Since the disengagement from the Gaza Strip, settler leaders believe that most of the public regards them not as pioneers but as a burden.

They perceive the struggle against the evacuation of Gush Katif in 2005 as a sectarian struggle. As a result, they decided to step up their threats and spread panic, however they would not have succeeded had the IDF top brass and other security leaders not relented so easily. While the Shin Bet security service reported no unusual activity in the settlements, the IDF insisted on warning the government.

For almost 40 years, successive governments have allowed a handful of fanatics to dictate Israeli society's political and economic agenda and lead it toward apparent destruction.

During this process, the army has lost its ability to distinguish between genuine and false threats, identifying with settlers as allies even when they sabotage its work.

By passing on rightists' hallucinatory threats to the executive branch, the army further worsens its image as a political problem.

Instead of defending the state's citizens from those trying to destroy democracy, they are playing along with the cynical games that rightists invent.

No Israeli citizens who break the law or threaten to do so receive such protection as the settlers receive from the army - certainly not, say, a citizen living in the Israeli Arab town of Umm al-Fahm.

The ball is now in the court of Prime Minister Ehud Olmert, who recently said Israel must allow the Palestinians to establish their own state.

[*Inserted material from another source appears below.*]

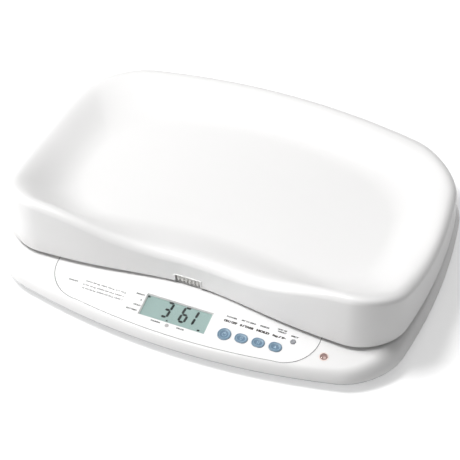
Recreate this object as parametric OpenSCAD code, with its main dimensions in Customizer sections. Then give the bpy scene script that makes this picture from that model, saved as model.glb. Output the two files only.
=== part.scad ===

If he lets rightists continue to fool the army, even on the eve of U.S. President George W. Bush's visit to Israel, he will miss an opportunity that will not return.

Settlement evacuations are part of the commitments undertaken by Israel at the Annapolis summit in November. Any backtracking will prove that Israeli policy is being held captive by its own extremists.

Olmert can still choose to lay down red lines against violent lawbreakers among the rightists. Failure to so will strengthen those who issue threats, allow the army to tighten its bear hug with the settler movement and expedite the crash of the state's sovereignty.